Notes on Ads Auctions

Ads CTR models are tightly connected to auctions. Most of advertising systems have an allocation mechanism based not only on click probabilities but also on bids. These bids may be provided by advertisers explicitly (sometimes via complex rules) or can be set by an autobidding algorithm.

There are several types of auctions that are used in practice such as first price auction, second price auction (you can see the term GSP, generalized second price auction) and VCG (Vickery-Clarke-Groves) auction. The details on these auctions are beyond this article. If you are interested, you may check out Tim Roughgarden’s lectures on algorithmic game theory. First 2 lectures give a great overview of the topic.

Why Ads CTR model metrics selection is a difficult question

The choice of metrics for evaluating ads CTR models differs dramatically from the classical ML models case. There are a number of reasons

The ranking power of the model is important but it is not the only thing to consider. Because ads are often distributed through auction rankings, CTR models need proper calibration. As CTR gets multiplied by ad bids during allocation, ensuring accuracy becomes essential
The ultimate goal of ads systems is to maximize their revenue. It creates a desire to use money-related metrics for CTR models. Accurately replicating real-world auctions proves challenging, making such offline metrics to be hard to obtain
Estimating CTR for sponsored search can be tricky due to position bias. Even with explicit feedback of ad views, users tend to click less on lowermost items – termed "position fatigue"

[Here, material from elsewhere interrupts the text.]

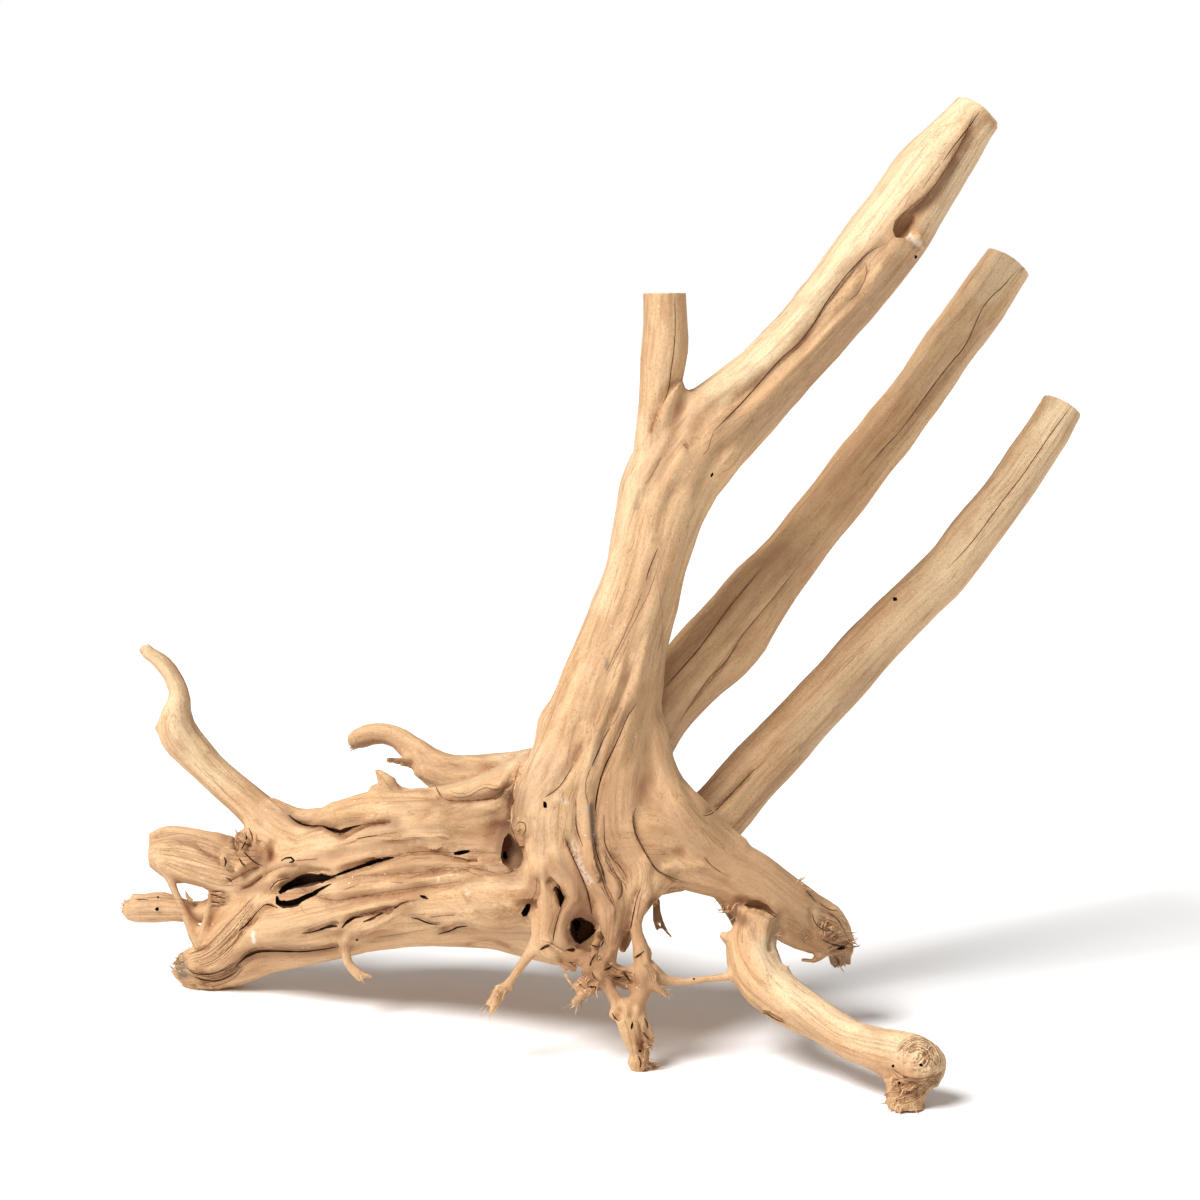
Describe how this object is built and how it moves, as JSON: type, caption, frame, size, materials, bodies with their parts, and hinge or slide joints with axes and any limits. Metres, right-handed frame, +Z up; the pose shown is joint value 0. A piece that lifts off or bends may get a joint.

An overview of existing metrics

First of all, there are two types of metrics used for ML models

Offline metrics. Metrics that are evaluated at the research stage without real data tests
Online metrics. Metrics that are evaluated on AB tests and can be monitored in production

Choice of online metrics is a relatively simple question. There are a number of evident metrics

Ads system revenue
Average observed CTR
CTR@k for the sponsored search ads

Offline metrics is the main topic of this article. In Predictive model performance: offline and online evaluations, Bing, 2013 authors provide the following classification of offline metrics.

Probability-based. Mainly ROC-AUC and its variations
Log Likelihood-based. Logloss, Relative Information Gain (RIG), etc
Prediction Error (PE). Root Mean Square Error, etc
DCG-based: NDCG, etc
Information Retrieval (IR): Precision/Recall, F1-score, etc

I would personally add calibration and money-based offline metrics in the list. They will be described in next sections.

Why Prediction Error, DCG-based and Information Retrieval are probably bad metrics to choose

Prediction Error metrics are hard to apply to Ads CTR models. First, they don’t evaluate the quality of ranking. Second, they does not fit well to bernoulli random variables (0/1). If you calculate the error between the predicted CTR and click/not-click target than it’s better to use logloss which is designed for bernoulli random variables. If you calculate the error between the predicted CTR and average historical CTR than you will face with many items that have zero or very small amount of clicks.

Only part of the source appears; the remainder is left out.